Esta estória do acordo ortográfico devia servir para se pensar na história da nossa língua escrita. Quando os documentos se copiavam à mão as abreviaturas e a ausência de pontuação levavam fermento e saiam a granel das mãos inchadas dos escribas. A imprensa veio pôr alguma ordem bem pouco natural nas coisas, mas a nossa primeira norma ortográfica é de 1911, sim a normalização ortográfica foi uma conquista de Outubro e viva a República, a que tirou o ph às pharmácias e levou com a objecção de consciência dos que tinham aprendido a escrever antes como vai suceder agora.

Acontece que pela primeira vez na História temos uma massificação do acto de escrever, e através de teclas, que não são nem esferográficas nem as caixas das tipografias. Começámos por ensinar o povo a ler, os países mais vanguardistas vai para 100 anos, e ainda lhes metemos instrumentos de comunicação também escrita nas mãos. Estão à espera que se mantenha a lentidão das normas, de que este acordo é um exemplo de arrastamento? Claro que a norma da língua escrita vai ter de aprender a mexer-se asinha, ai se vai. É aqui que me preocupa a gente que se juntou contra o acordo, que pouco ou nada simplifica das aberrações etimológicas sem sentido herdadas da mania do greco-latim.

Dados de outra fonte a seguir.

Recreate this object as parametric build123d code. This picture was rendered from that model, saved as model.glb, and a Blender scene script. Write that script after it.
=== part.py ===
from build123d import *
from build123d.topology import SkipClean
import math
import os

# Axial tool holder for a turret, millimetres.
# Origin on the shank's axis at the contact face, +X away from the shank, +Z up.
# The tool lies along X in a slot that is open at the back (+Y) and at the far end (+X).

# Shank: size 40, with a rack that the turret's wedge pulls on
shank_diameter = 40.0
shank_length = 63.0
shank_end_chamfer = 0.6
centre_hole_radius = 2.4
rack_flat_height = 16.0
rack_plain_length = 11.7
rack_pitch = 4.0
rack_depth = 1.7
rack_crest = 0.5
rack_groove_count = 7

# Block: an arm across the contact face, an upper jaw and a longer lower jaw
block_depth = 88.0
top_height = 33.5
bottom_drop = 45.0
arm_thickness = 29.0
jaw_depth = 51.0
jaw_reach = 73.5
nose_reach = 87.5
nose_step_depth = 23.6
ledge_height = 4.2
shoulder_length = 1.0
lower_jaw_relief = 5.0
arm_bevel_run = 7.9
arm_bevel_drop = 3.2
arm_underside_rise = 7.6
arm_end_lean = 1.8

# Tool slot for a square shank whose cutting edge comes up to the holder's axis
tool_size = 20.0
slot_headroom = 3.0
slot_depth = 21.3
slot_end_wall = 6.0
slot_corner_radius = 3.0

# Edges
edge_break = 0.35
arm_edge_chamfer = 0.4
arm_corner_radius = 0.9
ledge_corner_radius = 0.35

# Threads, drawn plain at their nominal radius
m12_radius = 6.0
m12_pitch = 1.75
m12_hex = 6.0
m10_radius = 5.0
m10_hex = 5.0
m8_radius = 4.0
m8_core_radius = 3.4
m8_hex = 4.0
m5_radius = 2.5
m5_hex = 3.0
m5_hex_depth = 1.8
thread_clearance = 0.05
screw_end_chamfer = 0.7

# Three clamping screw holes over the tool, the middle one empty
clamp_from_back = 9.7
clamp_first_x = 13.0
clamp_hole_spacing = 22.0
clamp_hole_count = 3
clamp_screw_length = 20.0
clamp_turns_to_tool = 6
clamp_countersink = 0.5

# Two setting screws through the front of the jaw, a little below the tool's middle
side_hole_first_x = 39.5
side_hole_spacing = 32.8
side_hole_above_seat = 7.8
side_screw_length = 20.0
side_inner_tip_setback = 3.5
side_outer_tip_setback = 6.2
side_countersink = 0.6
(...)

A língua portuguesa nem existe: existiu a língua portuguesa do séc. XIV, levou com a do XVII, e a do XIX que ainda cá anda não vai durar sempre.

A nova linguagem escrita

Um resumo do que se está a passar, visto do lado do ensino da língua por Raquel Meister Ko Freitag está em A Internet e a língua portuguesa: mudanças à vista? uma boa pergunta que leva como resposta: mais que vistas. Citando uma investigação de 2001, uma antiguidade portanto, constata-se a universalidade do netês, a nova escrita, verificada aqui no português e no anglo-saxónico, e que deve apanhar a maioria das línguas:

  1. Do ponto de vista do uso da língua, a pontuação é quase abolida, há a proliferação de siglas e abreviaturas não convencionalizadas pela norma padrão, a estrutura das frases é extremamente simples (não há período composto) e a escrita é semi-alfabética, baseada nas noções fonéticas e não nas convenções ortográficas da língua.
  2. Do ponto de vista da natureza enunciativa, observa-se mais emprego de semioses, por meio dos emoticons ou arte ASCII, do que usualmente ocorre na escrita, dada a natureza do meio em que ocorre a interação.
  3. Do ponto de vista dos gêneros discursivos ocorre a adaptação de alguns gêneros já existentes ao meio virtual e o desenvolvimento de outros realmente novos

Andando a primeira geração que usa uma segunda escrita (quando não é a única) pelos 20 anos, deixem-nos ter 40 e vão ver.

A norma é do povo

O pessoal da pureza ortográfica pode perder as esperanças, que a norma faz-se a partir da língua falada e escrita. A norma tem andado a mudar a passo de tartaruga, mas vai ter de correr como uma lebre, e no final ganha a escrita que nunca foi tão escrita como hoje.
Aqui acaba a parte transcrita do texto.